En fin, que allí pasé tres meses y medio, solo, con dos perras de caza que tenía por toda compañía. Y la suerte fue que me cogió con bastante aceite y harina y pólvora. Por las noches me entretenía en recargar cartuchos, y cuando el tiempo me dejaba, salía con las perras a cazar liebres por los rastros y cortaba leña, preparándome por si me venía otro cautiverio.
A lo mejor se tiraba tres días lloviendo y la nieve bajaba. Pero luego volvía el frío y a helarse todo otra vez, y vuelta a nevar. En el patio y por delante de la casa yo no le dejaba a la nieve subir mucho, pero en el monte subía todo lo que quería.
Me acuerdo que aquel mismo año, más abajo de donde me pilló a mí el nevazo, en un sitio que le dicen la Piedra los Arrimaícos, había ocho o nueve yeguas con las crías, que eran de los naveros de la Nava de San Pedro, y los animales andaban sueltos por el monte buscándose la vida, y qué nevazo no les caería que los envolvió y les taponó la entrada de la cueva donde se metían por la noche, que era más alta que una casa: bueno, no es que cayera ese grueso de nieve, sino que el aire y la ventisca fue acumulando la nieve en el lado que daba al temporal y les tapó la salida.
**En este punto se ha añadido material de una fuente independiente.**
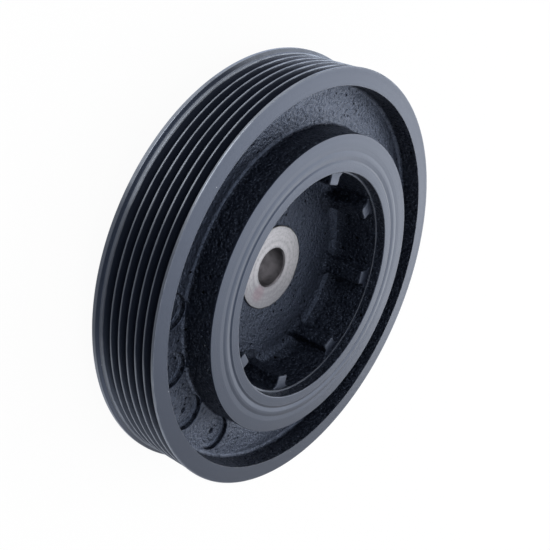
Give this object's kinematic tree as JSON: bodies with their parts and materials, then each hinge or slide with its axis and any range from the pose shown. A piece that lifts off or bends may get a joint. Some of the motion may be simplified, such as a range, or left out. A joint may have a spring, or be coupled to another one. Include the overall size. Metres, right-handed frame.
{
  "type": "crankshaft pulley",
  "caption": "Crankshaft pulley with a ribbed belt track round its rim, a rubber vibration damper ring and a deep ribbed cup for the centre bolt.",
  "frame": {"origin": "on the axis, in the plane of the hub's rear seat that the pulley lies on", "axes": "+Z along the axis, out of the open front; +X through one rib of the cup and the key notch"},
  "size_m": [0.154, 0.154, 0.0353],
  "materials": {
    "hub": "cast iron under thin satin black paint, with a bare machined bolt seat and bore",
    "rubber_ring": "bonded rubber, painted over with the rest",
    "pulley_ring": "cast iron under thin satin black paint, smooth where turned and rough where cast"
  },
  "bodies": {
    "root": {"hub": "hub", "rubber_ring": "rubber_ring", "pulley_ring": "pulley_ring"}
  },
  "joints": []
}
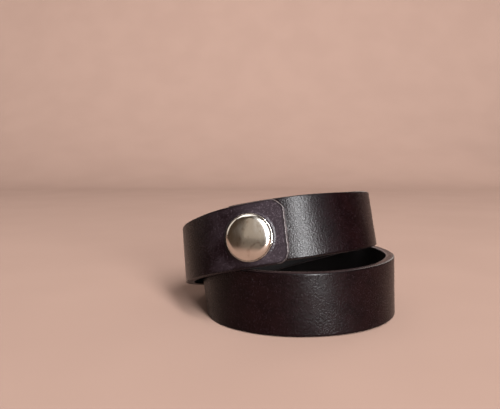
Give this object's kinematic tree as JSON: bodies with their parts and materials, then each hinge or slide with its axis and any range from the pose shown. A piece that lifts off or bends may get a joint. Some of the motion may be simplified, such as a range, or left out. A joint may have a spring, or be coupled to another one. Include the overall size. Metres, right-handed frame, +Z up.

Las yeguas se quedaron allí cautivas y se comieron los ronzales y las colas unas de otras del hambre que pasaron, y a los catorce o quince días, que, por fin, pudimos dar con ellas, estaban medio desfallecidas. Los naveros estuvieron buscándolas por todas partes sin encontrar rastro de ellas, y dijeron: «Nada, se han muerto y la nieve se las ha tragado; ya resultarán cuando se vaya la nieve».
Finalmente dimos con ellas cuando salió el sol y la nieve se raseó un poco y se heló y ya pudimos andar por encima. Como los dueños estaban tan apurados y vinieron a decírmelo, fui con ellos y salimos todos a buscarlas, que parecía que íbamos ojeando perdices: lo menos nueve o diez hombres, abarcando medio kilómetro y avanzando en ala. Al asomar por lo alto del torcal de los Tejos, al acercarnos a las cuevas aquellas, me pareció ver algo así como un humillo que salía por lo alto, como una nubecita, y como estaba tan raso y no había niebla ninguna, y esto era ya a medio día, pues me extrañó aquello. Y era el vaho de los animales que salía la piedra arriba, que hacía como el cañón del tiro de una chimenea, y como se había helado la nieve, por entre las grietas salía el vapor, y era el vapor de los animales.
De manera que yo pensé: «Aquello es algo, allí hay algo». Y fui a ver qué era, y antes de llegar a la cueva se ve que los animales me barruntaron o me sintieron andar, porque como la nieve estaba helada crujía al pisarla. Y empezaron a relinchar, como pidiendo socorro. Y yo dije: «Ea, pues ahí están».
Ya no llegué hasta el sitio, sino que lo que hice fue volverme a donde estaban los naveros a darles el aviso de que allí estaban las cautivas y que daban razón de vida.
Algunos de ellos se volvieron a pedir en un cortijillo que había allí cerca que les dieran unas cargas de paja y grano, y los demás se pusieron a romper la nieve que tapaba la boca de la cueva, y mientras tanto las yeguas traían allí dentro un jolgorio de relinchos.
Cuando, por fin, salieron las resucitadas aquellas, más flacas que el flaco de Castilla, con las colas y las crines raídas, se tiraron a los pinos, y eso que el pino no lo come ningún bicho, y el pino salgareño menos todavía: pues rama de pino que pillaban, rama de pino que esquilaban. Los animales tambaleándose, que daba lástima verlos, y los potrillos y los muletos más secos que espárragos.